_TASK OBJECTIVE_
Write out all of the lines below, exactly and completely.

==========

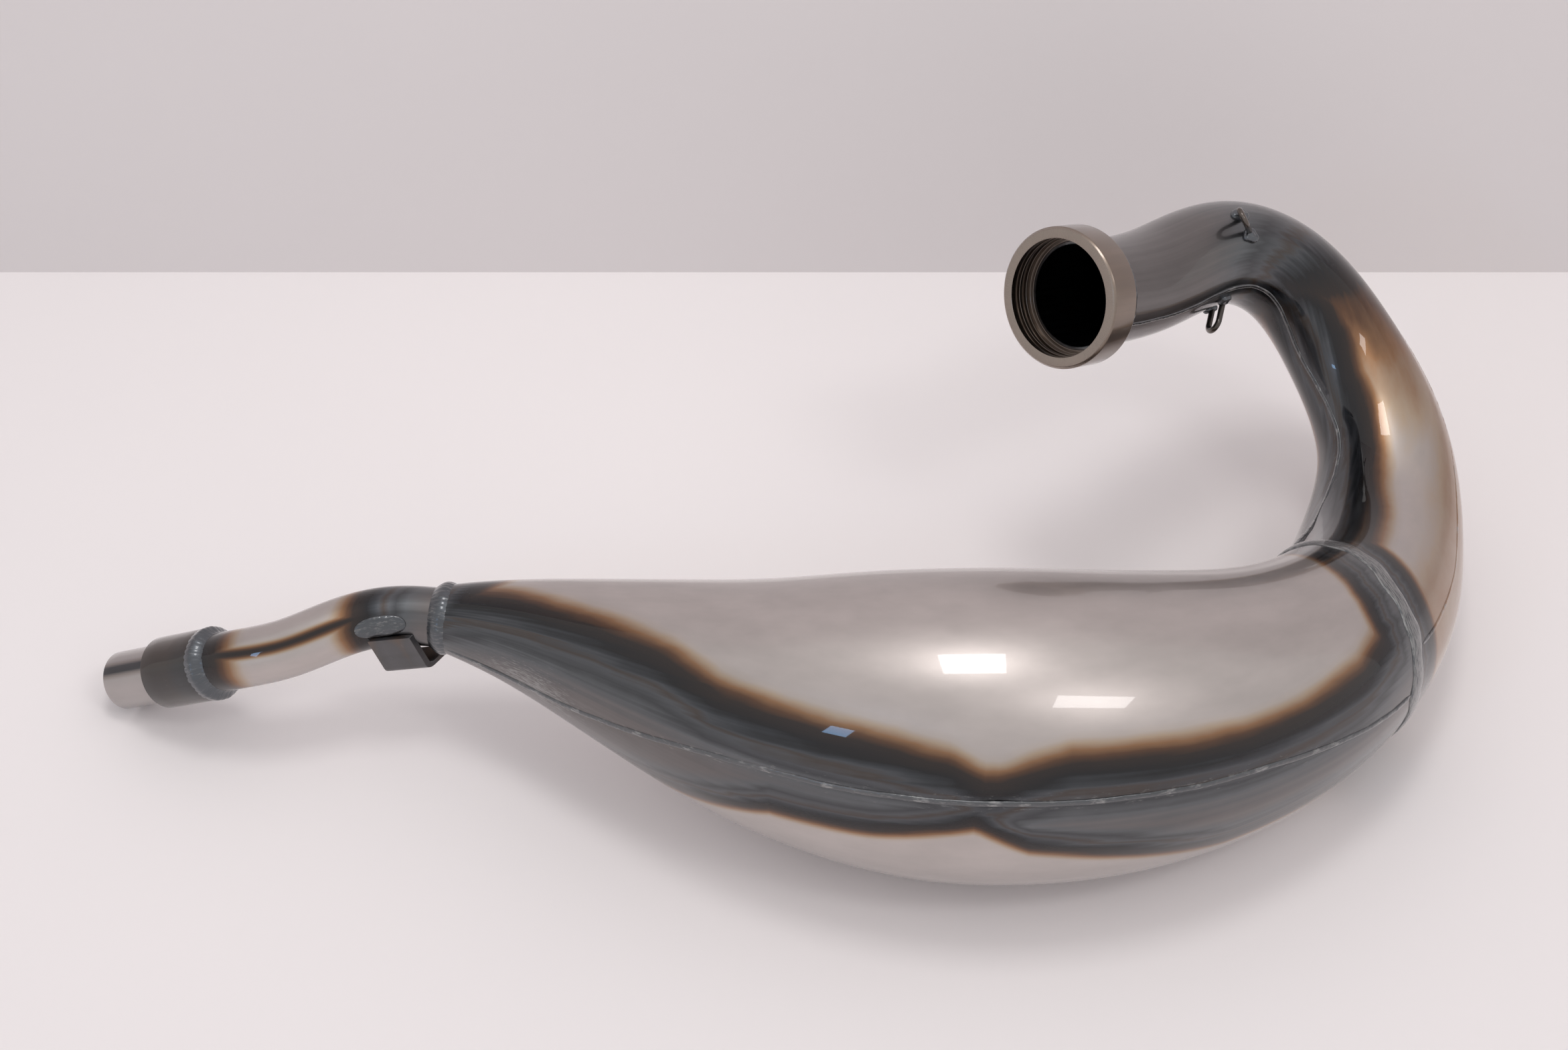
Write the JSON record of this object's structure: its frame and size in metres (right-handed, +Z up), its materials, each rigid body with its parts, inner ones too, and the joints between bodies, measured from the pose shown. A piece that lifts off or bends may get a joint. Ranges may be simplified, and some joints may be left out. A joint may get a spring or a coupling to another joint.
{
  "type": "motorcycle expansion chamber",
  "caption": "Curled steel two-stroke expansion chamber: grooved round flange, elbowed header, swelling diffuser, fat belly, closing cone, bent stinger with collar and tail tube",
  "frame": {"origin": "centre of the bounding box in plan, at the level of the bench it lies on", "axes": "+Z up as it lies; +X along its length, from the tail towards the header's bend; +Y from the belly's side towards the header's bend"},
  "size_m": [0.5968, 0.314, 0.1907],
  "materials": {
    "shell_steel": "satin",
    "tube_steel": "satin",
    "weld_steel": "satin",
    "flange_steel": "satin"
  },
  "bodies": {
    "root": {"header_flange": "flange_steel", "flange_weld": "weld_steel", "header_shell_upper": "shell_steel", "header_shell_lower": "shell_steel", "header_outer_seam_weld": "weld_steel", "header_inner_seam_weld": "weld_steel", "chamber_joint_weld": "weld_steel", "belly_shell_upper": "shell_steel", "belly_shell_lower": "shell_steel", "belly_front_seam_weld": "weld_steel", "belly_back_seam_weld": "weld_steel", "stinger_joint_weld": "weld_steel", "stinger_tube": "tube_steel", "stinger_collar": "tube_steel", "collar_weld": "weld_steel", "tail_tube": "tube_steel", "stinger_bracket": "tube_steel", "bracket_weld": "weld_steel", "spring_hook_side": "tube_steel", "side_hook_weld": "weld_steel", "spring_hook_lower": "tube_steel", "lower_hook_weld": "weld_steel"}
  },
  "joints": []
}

==========

_EXERCISE RESULT_
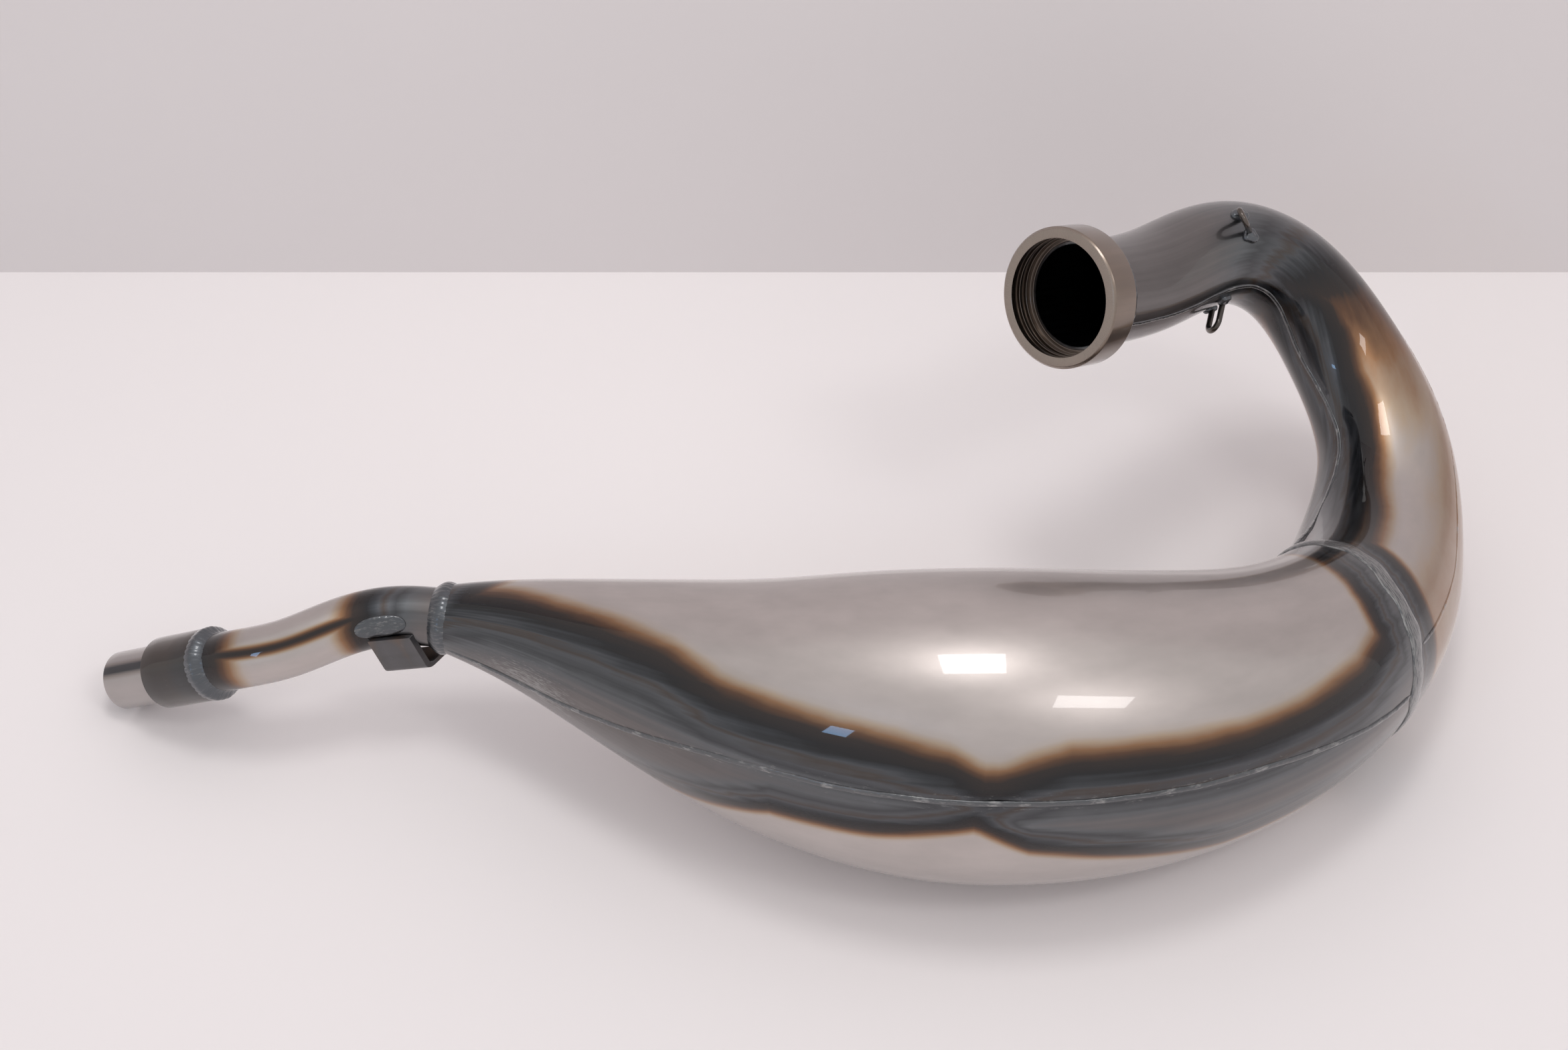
Write the JSON record of this object's structure: its frame and size in metres (right-handed, +Z up), its materials, each rigid body with its parts, inner ones too, and the joints between bodies, measured from the pose shown. A piece that lifts off or bends may get a joint. Ranges may be simplified, and some joints may be left out. A joint may get a spring or a coupling to another joint.
{
  "type": "motorcycle expansion chamber",
  "caption": "Curled steel two-stroke expansion chamber: grooved round flange, elbowed header, swelling diffuser, fat belly, closing cone, bent stinger with collar and tail tube",
  "frame": {"origin": "centre of the bounding box in plan, at the level of the bench it lies on", "axes": "+Z up as it lies; +X along its length, from the tail towards the header's bend; +Y from the belly's side towards the header's bend"},
  "size_m": [0.5968, 0.314, 0.1907],
  "materials": {
    "shell_steel": "satin",
    "tube_steel": "satin",
    "weld_steel": "satin",
    "flange_steel": "satin"
  },
  "bodies": {
    "root": {"header_flange": "flange_steel", "flange_weld": "weld_steel", "header_shell_upper": "shell_steel", "header_shell_lower": "shell_steel", "header_outer_seam_weld": "weld_steel", "header_inner_seam_weld": "weld_steel", "chamber_joint_weld": "weld_steel", "belly_shell_upper": "shell_steel", "belly_shell_lower": "shell_steel", "belly_front_seam_weld": "weld_steel", "belly_back_seam_weld": "weld_steel", "stinger_joint_weld": "weld_steel", "stinger_tube": "tube_steel", "stinger_collar": "tube_steel", "collar_weld": "weld_steel", "tail_tube": "tube_steel", "stinger_bracket": "tube_steel", "bracket_weld": "weld_steel", "spring_hook_side": "tube_steel", "side_hook_weld": "weld_steel", "spring_hook_lower": "tube_steel", "lower_hook_weld": "weld_steel"}
  },
  "joints": []
}